It was not a test flight. It was a scheduled commercial service, a fact that underscores the quiet confidence of the endeavor. Pan American World Airways Flight 2 lifted from John F. Kennedy International Airport at 1:52 AM on January 22, 1970. The aircraft, registered N736PA and named *Clipper Victor*, carried 335 passengers and 20 crew. Its upper deck, a distinctive hump, was a lounge, not yet seats. The journey to London Heathrow took six hours and forty-three minutes.
What is often missed is the sheer improbability of the object itself. The 747 was not merely a larger aircraft; it was a different category of being. Its wingspan was longer than the Wright brothers' first flight. Its tail stood as tall as a six-story building. It required the construction of an entirely new factory in Everett, Washington, a building so vast it remains the largest by volume ever created. The engineering was an act of faith in a future of mass, affordable air travel. It was a bet that the world would shrink, that families would cross oceans, that globalization would need a physical vessel.

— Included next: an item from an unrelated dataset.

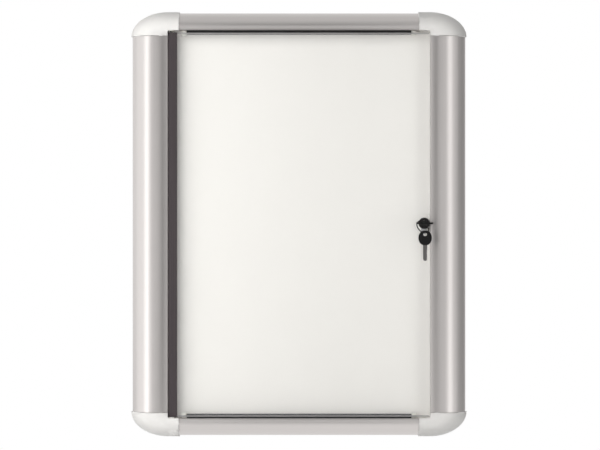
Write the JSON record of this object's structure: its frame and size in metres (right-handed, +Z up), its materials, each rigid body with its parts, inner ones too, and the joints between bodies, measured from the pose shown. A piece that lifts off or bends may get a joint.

Yet on that maiden voyage, it was simply a ship. The ‘jumbo’ nickname, initially derisive, stuck because it was accurate. It was a gentle giant, a whale among dolphins. Its four Pratt & Whitney turbofan engines produced a distinctive, deep-throated roar, a sound that would become the bass note of international airports for decades. It did not so much fly as assert its right to be in the sky, carving new corridors in the air for the millions who would follow.